Objective =>
Sift the listing for lines that hold the string "vertices" and pull them out.
start
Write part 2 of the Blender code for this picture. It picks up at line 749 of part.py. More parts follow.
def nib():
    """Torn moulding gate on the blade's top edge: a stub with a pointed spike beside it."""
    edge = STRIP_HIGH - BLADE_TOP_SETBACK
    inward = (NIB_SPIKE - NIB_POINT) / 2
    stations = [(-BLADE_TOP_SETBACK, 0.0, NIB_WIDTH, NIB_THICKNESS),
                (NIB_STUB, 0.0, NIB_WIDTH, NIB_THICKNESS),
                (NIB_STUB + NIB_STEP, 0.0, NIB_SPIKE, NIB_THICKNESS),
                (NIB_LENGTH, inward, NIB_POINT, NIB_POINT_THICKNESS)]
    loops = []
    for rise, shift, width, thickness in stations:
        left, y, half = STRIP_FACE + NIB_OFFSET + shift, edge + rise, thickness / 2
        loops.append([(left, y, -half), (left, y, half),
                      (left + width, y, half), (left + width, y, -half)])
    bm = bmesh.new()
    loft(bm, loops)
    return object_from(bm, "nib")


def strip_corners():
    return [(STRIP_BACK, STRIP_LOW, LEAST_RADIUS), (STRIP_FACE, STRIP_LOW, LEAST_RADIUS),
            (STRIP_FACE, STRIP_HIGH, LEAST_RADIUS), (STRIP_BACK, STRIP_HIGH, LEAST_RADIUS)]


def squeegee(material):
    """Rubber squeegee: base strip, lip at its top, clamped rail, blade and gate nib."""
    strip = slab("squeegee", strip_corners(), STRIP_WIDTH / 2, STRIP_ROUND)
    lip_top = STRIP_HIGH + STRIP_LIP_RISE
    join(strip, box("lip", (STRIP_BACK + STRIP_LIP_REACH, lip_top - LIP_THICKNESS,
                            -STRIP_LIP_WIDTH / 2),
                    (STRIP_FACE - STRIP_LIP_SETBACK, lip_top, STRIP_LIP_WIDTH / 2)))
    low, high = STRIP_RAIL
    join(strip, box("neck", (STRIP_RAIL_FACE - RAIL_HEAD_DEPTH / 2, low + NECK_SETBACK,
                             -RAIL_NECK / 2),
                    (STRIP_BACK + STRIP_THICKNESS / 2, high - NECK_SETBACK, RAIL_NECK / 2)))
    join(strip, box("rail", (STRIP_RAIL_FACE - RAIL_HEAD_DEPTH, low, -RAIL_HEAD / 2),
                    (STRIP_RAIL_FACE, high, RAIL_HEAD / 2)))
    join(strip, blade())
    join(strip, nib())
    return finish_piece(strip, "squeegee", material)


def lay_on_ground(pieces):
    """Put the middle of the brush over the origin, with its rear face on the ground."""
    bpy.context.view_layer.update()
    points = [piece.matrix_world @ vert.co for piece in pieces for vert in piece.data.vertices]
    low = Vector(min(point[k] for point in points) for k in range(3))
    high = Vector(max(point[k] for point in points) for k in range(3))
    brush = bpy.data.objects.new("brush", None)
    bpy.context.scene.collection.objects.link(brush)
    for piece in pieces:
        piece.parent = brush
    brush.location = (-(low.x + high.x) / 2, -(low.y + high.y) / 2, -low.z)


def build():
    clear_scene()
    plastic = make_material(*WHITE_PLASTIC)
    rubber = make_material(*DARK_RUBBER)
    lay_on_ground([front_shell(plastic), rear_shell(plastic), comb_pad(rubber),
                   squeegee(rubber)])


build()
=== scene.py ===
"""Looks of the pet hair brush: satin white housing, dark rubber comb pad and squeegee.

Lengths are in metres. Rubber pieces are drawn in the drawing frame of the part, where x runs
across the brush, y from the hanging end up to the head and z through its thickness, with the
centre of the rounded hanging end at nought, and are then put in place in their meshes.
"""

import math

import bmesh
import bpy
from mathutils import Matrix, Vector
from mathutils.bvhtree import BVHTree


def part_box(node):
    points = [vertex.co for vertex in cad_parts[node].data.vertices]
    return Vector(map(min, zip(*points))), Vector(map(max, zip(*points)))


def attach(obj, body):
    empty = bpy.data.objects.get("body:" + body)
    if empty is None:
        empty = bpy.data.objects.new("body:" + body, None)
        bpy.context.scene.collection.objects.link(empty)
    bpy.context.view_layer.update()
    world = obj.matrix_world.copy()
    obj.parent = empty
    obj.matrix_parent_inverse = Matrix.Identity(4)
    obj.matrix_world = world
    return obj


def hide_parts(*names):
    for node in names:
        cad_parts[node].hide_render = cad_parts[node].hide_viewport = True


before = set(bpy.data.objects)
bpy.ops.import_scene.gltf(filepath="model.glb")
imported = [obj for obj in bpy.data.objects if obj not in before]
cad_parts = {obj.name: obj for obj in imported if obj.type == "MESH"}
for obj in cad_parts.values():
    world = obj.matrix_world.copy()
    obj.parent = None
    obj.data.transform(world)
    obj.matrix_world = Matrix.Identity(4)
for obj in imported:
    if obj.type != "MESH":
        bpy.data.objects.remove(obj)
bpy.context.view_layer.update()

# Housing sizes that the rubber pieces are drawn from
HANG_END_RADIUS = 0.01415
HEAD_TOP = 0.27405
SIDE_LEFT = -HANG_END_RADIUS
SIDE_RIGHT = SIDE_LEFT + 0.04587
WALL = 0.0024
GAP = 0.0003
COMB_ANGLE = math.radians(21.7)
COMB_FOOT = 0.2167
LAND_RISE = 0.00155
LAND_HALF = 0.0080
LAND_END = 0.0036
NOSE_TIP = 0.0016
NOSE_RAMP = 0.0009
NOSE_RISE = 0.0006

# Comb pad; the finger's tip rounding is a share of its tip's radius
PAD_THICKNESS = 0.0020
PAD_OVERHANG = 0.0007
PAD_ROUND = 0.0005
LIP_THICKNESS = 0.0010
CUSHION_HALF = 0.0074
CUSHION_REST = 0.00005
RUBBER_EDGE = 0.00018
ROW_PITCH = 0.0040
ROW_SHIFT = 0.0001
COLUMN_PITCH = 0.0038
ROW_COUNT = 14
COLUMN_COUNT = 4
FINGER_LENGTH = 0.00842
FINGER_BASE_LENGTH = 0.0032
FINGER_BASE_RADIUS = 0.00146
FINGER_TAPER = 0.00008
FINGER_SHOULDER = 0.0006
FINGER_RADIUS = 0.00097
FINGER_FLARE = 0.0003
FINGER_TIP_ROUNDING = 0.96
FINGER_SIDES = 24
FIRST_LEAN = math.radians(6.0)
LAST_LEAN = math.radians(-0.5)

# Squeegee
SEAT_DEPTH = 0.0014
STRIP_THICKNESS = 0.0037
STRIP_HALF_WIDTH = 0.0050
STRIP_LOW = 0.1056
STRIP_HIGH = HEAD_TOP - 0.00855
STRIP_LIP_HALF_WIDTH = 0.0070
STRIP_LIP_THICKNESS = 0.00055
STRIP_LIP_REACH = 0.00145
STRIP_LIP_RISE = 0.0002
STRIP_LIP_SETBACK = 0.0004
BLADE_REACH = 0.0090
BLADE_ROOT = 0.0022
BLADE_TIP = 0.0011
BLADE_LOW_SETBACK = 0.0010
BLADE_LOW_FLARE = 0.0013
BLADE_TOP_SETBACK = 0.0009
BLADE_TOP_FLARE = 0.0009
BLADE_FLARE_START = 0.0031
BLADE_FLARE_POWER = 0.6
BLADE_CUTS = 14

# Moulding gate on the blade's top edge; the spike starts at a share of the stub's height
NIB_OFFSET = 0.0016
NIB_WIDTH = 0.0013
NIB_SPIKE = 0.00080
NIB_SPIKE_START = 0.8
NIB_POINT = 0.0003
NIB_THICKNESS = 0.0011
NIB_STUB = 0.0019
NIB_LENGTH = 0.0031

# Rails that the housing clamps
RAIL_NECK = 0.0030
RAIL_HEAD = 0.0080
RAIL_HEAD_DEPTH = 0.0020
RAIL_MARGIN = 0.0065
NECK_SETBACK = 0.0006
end
Solved problem =>
    points = [piece.matrix_world @ vert.co for piece in pieces for vert in piece.data.vertices]
    points = [vertex.co for vertex in cad_parts[node].data.vertices]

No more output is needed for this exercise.